What these insta-famous moms portrayed online was as genuine as Kim Kardashian’s voluptuous booty.
A wise woman once said: the grass is greener over there because that glossy grass is artificial, yo!
Those farm-fresh meals your favorite IG mom cooks in her gourmet kitchen every week (that her kids devour)?
She typically serves a home cooked meal every few weeks. On an average day, it’s just frozen pizza, macaroni and cheese, or chicken tacos for dinner. Pretty much the only thing her kids like to eat. Oh, and that fancy modern kitchen with the granite counters and bay window, that’s her in-law’s kitchen.
That peachy picture of the mom with the damn near perfect body sitting on the steps of an Olympic sized pool with her two toddlers splashing next to her.
She spent 40 minutes applying bronze-colored foundation to her legs, arms, and chest.
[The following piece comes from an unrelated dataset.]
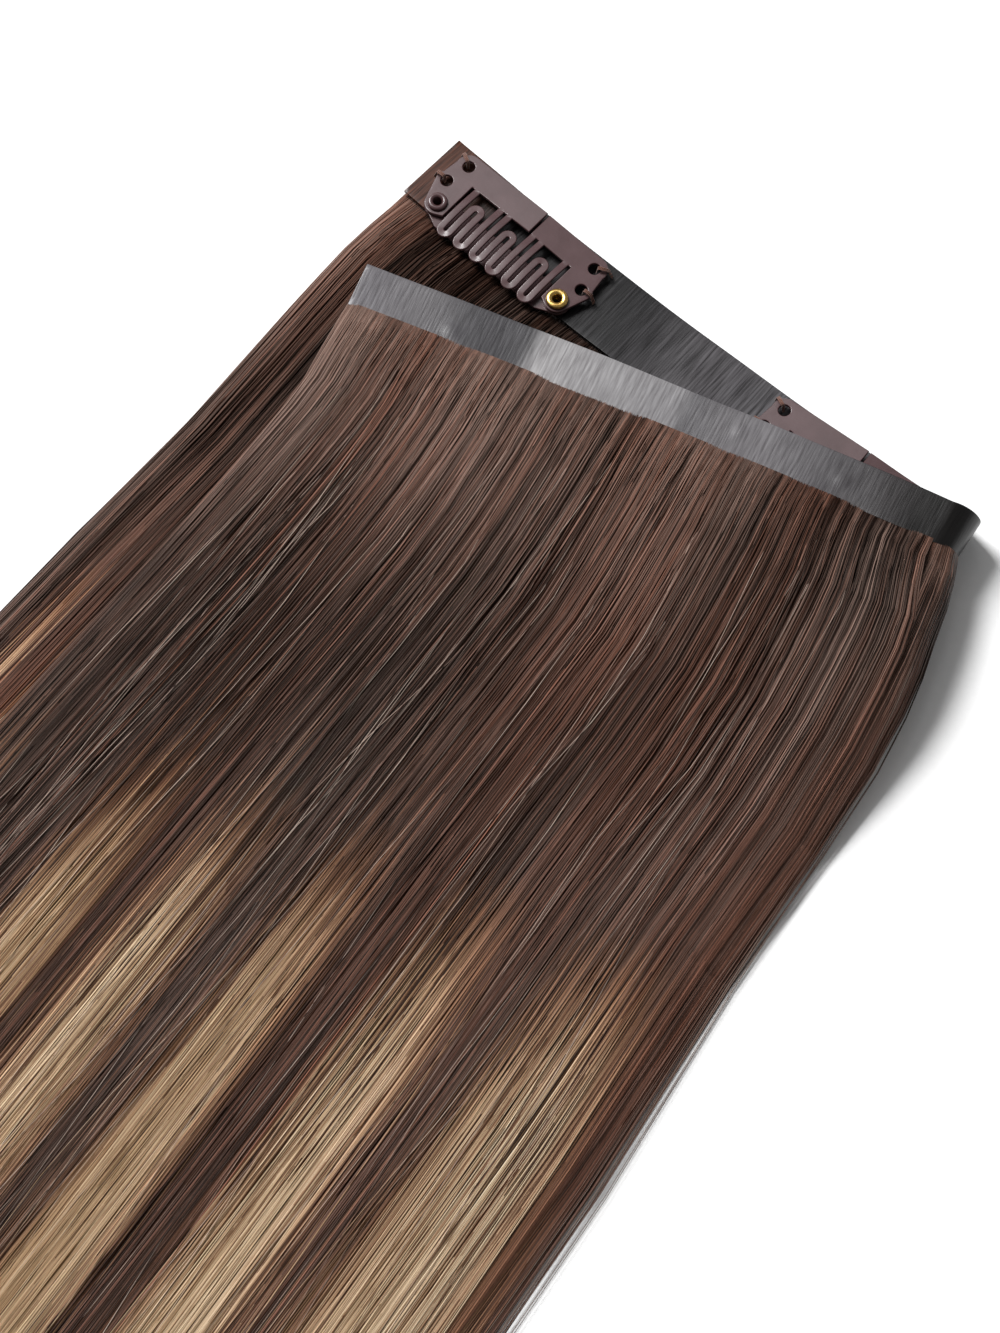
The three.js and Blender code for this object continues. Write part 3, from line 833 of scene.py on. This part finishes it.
def layer_rows(layer, share):
    """Bottom and top places of a layer at each row, for each share of its width from the left."""
    leg = "lower" if layer == "lower" else "upper"
    roots = LOWER_ROOTS if layer == "lower" else UPPER_ROOTS
    bottoms, tops = [], []
    point, across, _ = leg_place(leg, LEG_LENGTHS[leg] * (1 - share))
    for down, bottom, top, flare in roots:
        place = point + across * down
        place[:, 0] += flare * share**FLARE_POWER
        for rows, height in ((bottoms, bottom), (tops, top)):
            row = place.copy()
            row[:, 2] = height
            rows.append(row)
    for y, lower_left, lower_right, upper_left, upper_right, lower_top, upper_top in PILE:
        left, right = (lower_left, lower_right) if layer == "lower" else (upper_left, upper_right)
        low, high = (0, lower_top) if layer == "lower" else (lower_top + 0.2, upper_top)
        flare, tuck = (FLARE, TUCK) if layer == "upper" else (0, 0)
        x = left + (right - flare - tuck - left) * share + flare * share**FLARE_POWER
        for rows, height in ((bottoms, low), (tops, high)):
            rows.append(np.stack([x, np.full_like(x, y), np.full_like(x, height)], -1))
    bottoms, tops = np.array(bottoms), np.array(tops)
    if layer == "upper":
        for row, lean in enumerate(LEAN):
            bottoms[row, :, 0] -= lean * (1 - share)
            tops[row, :, 0] -= lean * (1 - share)
    return bottoms, tops


def fold_rows(turn, reach):
    """Places in the fold's own hair, which hangs round the fold: turn is the share of the half circle."""
    point, across, normal = fold_place(turn)
    angle = turn * math.pi
    rows = []
    for down, flare in ((7.3, 0.2), (9.5, 0.9), (12.9, 2.4)):
        row = point + across * down - normal * 0.3 * reach[:, None]
        row[:, 0] += flare * np.sin(angle)
        rows.append(row)
    sections = [(-19, -3.4, 4.2, 0.2, 12.3), (-28, -2.4, 6.9, 0, 12.6), (-40, -0.5, 9.6, 0, 12.5)]
    for y, _, lower_right, _, upper_right, _, upper_top in PILE:
        sections.append((y, lower_right, upper_right, 0, 0.93 * upper_top))
    for y, left, right, low, high in sections:
        x = left + (right - left) * np.sin(angle) ** 0.6 * reach
        z = (low + high) / 2 - (high - low) / 2 * np.cos(angle) * reach
        rows.append(np.stack([x, np.full_like(x, y), z], -1))
    return np.array(rows)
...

She also juiced for three days in anticipation of this “professional photo shoot” by her cousin, a 16 year-old aspiring photographer. Time spent in her Aunt’s pool? About 5 minutes. Then, it was time to drop the kids off at Grandma’s house, so she could create the perfect “impromptu” caption for her Facebook audience.
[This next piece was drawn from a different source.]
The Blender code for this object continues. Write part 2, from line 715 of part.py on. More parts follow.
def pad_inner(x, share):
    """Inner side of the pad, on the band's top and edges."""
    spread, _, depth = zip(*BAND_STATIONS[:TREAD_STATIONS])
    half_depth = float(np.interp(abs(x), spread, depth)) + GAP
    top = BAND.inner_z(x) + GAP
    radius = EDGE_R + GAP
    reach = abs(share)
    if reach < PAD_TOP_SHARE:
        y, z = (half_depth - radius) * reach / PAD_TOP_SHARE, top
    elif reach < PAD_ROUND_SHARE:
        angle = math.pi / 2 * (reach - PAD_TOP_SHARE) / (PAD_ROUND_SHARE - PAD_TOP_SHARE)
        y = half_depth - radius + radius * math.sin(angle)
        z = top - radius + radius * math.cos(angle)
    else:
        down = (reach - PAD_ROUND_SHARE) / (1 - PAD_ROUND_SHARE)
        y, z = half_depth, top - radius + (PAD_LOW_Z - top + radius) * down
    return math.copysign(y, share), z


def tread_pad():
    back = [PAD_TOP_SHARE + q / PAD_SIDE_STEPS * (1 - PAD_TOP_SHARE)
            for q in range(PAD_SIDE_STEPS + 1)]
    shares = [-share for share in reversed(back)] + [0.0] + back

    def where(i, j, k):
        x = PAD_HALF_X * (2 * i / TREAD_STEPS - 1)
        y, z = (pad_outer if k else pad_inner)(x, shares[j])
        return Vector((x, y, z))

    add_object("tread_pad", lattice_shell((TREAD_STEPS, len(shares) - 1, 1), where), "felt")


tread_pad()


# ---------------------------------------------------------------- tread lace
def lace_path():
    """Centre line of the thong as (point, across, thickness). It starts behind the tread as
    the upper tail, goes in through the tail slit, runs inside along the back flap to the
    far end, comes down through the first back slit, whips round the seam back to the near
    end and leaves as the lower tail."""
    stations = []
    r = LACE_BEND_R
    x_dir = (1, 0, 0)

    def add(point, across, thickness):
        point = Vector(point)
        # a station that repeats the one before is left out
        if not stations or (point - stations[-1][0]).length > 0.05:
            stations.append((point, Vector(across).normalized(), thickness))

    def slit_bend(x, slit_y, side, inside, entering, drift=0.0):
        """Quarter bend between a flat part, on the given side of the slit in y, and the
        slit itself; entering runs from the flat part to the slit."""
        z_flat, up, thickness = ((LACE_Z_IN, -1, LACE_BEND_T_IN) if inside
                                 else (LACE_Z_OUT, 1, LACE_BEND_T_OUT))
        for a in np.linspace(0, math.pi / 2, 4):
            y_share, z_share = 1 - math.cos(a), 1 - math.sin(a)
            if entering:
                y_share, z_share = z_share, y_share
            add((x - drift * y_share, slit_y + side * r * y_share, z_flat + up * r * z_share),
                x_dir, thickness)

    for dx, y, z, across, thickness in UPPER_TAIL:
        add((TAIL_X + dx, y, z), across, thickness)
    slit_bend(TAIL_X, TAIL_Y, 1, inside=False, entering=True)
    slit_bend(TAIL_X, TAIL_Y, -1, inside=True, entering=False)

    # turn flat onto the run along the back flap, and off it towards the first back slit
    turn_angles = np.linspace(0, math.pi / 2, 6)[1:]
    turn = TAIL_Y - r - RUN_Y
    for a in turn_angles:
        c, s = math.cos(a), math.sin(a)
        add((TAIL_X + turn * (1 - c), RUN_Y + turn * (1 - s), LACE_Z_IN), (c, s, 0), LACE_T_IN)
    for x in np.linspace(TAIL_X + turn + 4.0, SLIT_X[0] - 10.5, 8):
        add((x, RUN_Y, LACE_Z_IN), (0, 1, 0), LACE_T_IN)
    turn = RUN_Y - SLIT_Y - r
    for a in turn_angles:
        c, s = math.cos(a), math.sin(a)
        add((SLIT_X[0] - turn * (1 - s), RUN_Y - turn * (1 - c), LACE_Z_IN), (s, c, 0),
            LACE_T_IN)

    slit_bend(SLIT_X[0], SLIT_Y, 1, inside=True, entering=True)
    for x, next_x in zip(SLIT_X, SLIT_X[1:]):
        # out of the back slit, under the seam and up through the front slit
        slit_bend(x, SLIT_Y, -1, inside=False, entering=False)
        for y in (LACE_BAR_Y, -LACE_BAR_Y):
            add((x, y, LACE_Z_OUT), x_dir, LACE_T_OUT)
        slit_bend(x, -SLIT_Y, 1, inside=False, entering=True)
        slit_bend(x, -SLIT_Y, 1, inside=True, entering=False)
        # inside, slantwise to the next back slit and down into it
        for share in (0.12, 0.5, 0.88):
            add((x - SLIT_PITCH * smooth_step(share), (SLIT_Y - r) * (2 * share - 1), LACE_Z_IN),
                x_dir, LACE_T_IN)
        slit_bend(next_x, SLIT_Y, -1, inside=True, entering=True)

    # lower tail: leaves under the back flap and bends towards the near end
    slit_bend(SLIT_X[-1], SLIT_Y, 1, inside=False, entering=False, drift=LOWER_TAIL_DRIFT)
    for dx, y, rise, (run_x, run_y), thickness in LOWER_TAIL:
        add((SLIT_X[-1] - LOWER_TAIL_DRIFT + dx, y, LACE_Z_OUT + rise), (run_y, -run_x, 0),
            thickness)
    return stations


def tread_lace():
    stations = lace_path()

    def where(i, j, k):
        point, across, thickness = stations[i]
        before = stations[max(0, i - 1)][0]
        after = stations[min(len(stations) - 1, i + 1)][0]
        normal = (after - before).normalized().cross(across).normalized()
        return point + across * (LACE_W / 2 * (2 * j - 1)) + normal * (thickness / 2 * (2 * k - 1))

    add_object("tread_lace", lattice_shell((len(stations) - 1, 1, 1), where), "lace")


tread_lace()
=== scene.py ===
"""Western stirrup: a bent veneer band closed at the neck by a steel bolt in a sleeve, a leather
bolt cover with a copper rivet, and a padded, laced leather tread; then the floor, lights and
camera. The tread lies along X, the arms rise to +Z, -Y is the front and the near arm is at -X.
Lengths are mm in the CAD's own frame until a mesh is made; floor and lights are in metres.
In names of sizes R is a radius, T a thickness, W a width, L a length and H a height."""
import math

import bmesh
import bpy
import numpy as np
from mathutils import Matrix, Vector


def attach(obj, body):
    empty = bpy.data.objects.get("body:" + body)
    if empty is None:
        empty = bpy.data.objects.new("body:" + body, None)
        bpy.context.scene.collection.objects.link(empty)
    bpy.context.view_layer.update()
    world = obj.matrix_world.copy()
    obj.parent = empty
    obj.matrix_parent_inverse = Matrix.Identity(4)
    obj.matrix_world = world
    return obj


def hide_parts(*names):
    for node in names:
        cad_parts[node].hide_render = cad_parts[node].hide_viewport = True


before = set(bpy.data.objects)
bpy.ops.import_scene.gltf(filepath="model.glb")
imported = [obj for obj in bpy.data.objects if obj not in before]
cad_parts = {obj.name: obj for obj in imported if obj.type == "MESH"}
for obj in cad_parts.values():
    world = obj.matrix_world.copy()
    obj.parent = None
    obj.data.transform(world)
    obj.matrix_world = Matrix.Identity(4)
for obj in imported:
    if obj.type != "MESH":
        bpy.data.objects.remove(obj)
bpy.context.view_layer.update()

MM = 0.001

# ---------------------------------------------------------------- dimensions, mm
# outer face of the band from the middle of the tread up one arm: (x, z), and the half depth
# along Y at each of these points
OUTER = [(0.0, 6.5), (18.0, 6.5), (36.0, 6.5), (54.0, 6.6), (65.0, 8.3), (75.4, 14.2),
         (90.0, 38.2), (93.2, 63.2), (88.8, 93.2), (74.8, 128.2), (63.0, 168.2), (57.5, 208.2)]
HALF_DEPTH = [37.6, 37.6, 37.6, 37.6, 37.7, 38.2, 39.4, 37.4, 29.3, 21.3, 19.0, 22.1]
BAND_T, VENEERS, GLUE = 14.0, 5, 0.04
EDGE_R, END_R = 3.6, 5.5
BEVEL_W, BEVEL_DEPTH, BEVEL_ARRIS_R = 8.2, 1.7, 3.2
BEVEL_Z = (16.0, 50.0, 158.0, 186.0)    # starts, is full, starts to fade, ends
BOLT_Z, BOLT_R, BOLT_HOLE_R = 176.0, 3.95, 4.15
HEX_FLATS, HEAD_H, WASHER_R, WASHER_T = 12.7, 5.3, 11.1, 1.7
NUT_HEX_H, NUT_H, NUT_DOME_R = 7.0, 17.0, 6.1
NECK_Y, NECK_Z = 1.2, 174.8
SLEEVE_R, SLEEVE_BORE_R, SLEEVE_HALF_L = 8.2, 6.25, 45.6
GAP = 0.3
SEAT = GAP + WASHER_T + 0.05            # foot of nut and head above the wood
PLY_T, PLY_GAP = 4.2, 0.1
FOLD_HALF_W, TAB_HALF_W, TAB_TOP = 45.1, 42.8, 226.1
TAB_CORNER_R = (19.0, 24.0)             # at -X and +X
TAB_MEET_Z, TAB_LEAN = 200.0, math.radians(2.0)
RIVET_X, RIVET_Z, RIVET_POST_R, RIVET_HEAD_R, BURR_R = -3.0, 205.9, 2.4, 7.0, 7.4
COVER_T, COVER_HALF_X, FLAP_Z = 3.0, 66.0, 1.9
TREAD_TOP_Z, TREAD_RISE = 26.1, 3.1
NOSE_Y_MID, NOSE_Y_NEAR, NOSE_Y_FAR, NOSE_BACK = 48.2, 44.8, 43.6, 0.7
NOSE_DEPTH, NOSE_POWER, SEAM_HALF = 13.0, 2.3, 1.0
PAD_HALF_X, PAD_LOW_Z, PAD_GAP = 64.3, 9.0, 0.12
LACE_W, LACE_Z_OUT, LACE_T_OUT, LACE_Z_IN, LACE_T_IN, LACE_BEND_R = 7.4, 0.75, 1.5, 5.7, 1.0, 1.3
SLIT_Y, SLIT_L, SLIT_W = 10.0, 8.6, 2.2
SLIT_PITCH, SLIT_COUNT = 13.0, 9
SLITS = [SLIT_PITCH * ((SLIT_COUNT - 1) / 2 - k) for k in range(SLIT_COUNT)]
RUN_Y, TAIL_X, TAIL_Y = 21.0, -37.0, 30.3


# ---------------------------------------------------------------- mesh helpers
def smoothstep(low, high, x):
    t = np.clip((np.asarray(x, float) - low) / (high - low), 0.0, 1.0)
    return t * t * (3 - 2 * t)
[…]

That gorgeous mom who swears she never gets sleep, but posts the most beautiful morning selfies highlighting her complexion sans puffy eyes, lines, marks, pits, or scars?
She never posts an Instagram selfie or family shot without smoothing out her skin first in her BeautyCam editing app. She suffered bad acne in high school and her scars are something that has always zapped her confidence. She is saving up money, from her side-hustle as a fitness coach, to do laser skin resurfacing.
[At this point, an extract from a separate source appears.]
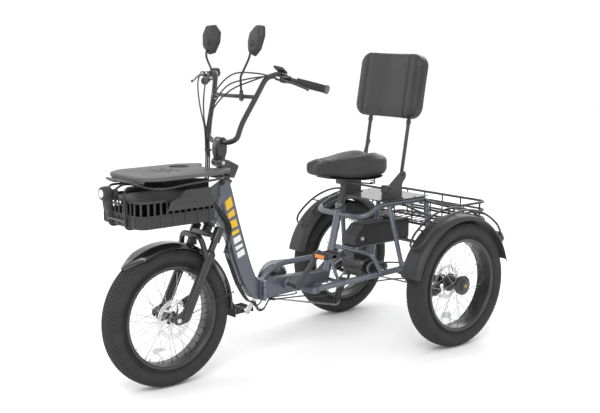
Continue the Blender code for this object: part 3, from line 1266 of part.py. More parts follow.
place("controls_right", build_controls(-1), "stem", "black_plastic")
place("bar_cables", build_bar_cables(), "stem", "rubber")
place("brake_lever_left", build_brake_lever(1), "left_lever", "black_paint")
place("brake_lever_right", build_brake_lever(-1), "right_lever", "black_paint")
place("throttle_lever", build_throttle(), "throttle", "black_plastic")
place("mirror_left", build_mirror(1), "left_mirror", "black_plastic")
place("mirror_right", build_mirror(-1), "right_mirror", "black_plastic")
place("fork_lowers", build_fork_lowers(), "fork", "black_paint")
place("front_fender", build_front_fender(), "fork", "black_plastic")
place("front_axle", build_front_axle(), "fork", "steel")
place("front_tyre", build_tyre(FRONT_AXLE), "front_wheel", "tyre_rubber")
place("front_rim", build_rim(FRONT_AXLE), "front_wheel", "black_paint")
place("front_hub", build_front_hub(), "front_wheel", "black_paint")
place("left_tyre", build_tyre(LEFT_WHEEL), "left_wheel", "tyre_rubber")
place("left_rim", build_rim(LEFT_WHEEL), "left_wheel", "black_paint")
place("left_hub", build_rear_hub(LEFT_WHEEL, 1), "left_wheel", "black_paint")
place("right_tyre", build_tyre(RIGHT_WHEEL), "right_wheel", "tyre_rubber")
place("right_rim", build_rim(RIGHT_WHEEL), "right_wheel", "black_paint")
place("right_hub", build_rear_hub(RIGHT_WHEEL, -1), "right_wheel", "black_paint")
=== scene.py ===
import json
import math

import bmesh
import bpy
import numpy as np
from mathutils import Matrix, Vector

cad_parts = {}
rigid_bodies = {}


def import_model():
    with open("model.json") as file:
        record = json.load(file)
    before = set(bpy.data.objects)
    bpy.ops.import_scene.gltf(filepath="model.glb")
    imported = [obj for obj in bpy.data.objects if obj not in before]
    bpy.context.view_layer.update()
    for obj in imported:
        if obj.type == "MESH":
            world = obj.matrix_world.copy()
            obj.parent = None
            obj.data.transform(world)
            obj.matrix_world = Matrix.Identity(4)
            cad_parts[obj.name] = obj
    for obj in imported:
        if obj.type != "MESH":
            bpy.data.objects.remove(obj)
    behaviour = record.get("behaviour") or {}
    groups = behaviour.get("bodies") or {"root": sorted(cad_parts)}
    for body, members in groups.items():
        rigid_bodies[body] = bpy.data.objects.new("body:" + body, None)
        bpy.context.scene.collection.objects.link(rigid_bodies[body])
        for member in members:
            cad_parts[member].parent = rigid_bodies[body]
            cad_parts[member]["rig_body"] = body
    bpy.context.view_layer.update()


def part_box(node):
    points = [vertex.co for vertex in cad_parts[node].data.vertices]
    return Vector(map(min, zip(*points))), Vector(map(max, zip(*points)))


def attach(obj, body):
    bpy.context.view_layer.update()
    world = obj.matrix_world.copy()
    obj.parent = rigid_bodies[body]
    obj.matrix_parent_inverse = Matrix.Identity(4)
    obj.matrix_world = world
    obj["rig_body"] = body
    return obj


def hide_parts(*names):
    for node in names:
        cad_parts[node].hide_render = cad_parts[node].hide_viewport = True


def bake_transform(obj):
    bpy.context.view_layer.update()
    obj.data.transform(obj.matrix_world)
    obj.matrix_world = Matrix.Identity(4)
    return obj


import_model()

tyreLow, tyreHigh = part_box("left_tyre")
axleY = (tyreLow.y + tyreHigh.y) / 2        # the rear axle, from which all lengths below run forward and back
wheelHeight = (tyreLow.z + tyreHigh.z) / 2
rearTrack = (tyreLow.x + tyreHigh.x) / 2
frontLow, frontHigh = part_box("front_tyre")
frontAxle = (frontLow.y + frontHigh.y) / 2 - axleY

# the camera stands ahead and to the left of the tricycle, a little above its saddle
cameraSetup = {"place": (3.5637, axleY - 3.6129, 1.472), "turn": 49.8, "down": 9.83, "lens": 64.16}
camera = bpy.data.objects.new("camera", bpy.data.cameras.new("camera"))
bpy.context.scene.collection.objects.link(camera)
camera.location = cameraSetup["place"]
camera.rotation_euler = (math.radians(90 - cameraSetup["down"]), 0, math.radians(cameraSetup["turn"]))
camera.data.lens = cameraSetup["lens"]
camera.data.sensor_width = 36
bpy.context.scene.camera = camera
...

Mama, no one truly lives that perfect shiny mom life you admire from the comforts of your messy living room overrun with toys and screaming heathens.
It’s all carefully staged and color-corrected.
And, you know what else?
That insta-worthy mom is no different than you.
She is still trying to get this mothering thing down too. Yes, even a seasoned mother of 5 kids.
Social media reels are like reality TV.
They are more scripted than you could imagine.
Those moms you put on golden pedestals of perfection are faking it.
Truth be told, all of us are faking it.
Yes, I said it.
Moms are faking it.
All of us are overwhelmed.
All of us are pulled in a dozen directions.
All of us are burdened with doubt.
All of us are thinking we aren’t doing enough.
All of us believe we are lacking.
All of us are struggling in silence.
We are painting on happy faces and editing out the angst, the disorder, and the messy.
We are filtering out the realness and the ordinary.
We are covering up who we really are because we fear we aren’t enough.
We are wearing masks and depicting who we think we should be instead of showcasing our beautiful, awesome, ordinary selves.
We are faking it because society makes us feel like we must act or look a certain way, or reflect a certain lifestyle to be liked, friended, desired, and wanted.
All mothers are struggling to live up to these fake and unrealistic expectations society tells us we should be like.
While it is ultimately every mother’s prerogative to portray their selves and lives as they wish, we must get to a point where we accept that we are good enough as we are.
Show me the raw, the dysfunction, the messy.
Show me the quirks, the monotony, the ordinary.
Show me the real deal.
The more we share our truths, the sooner we’ll realize that we are all on the same struggle bus.
We are all doing motherhood the best that we can.
Rock those stretch pants every day, cook mac n’ cheese as if it were the only food available on earth, snort when you laugh, leave horrible knock-knock jokes in your kid’s lunch box, if that is what makes you YOU, mama.
Ditch that mask.
Embrace your authentic self.
Because, mama, you belong on that damn pedestal.
And you don’t need a peach-colored filter with an organic smoothie in your kid’s hand to earn it.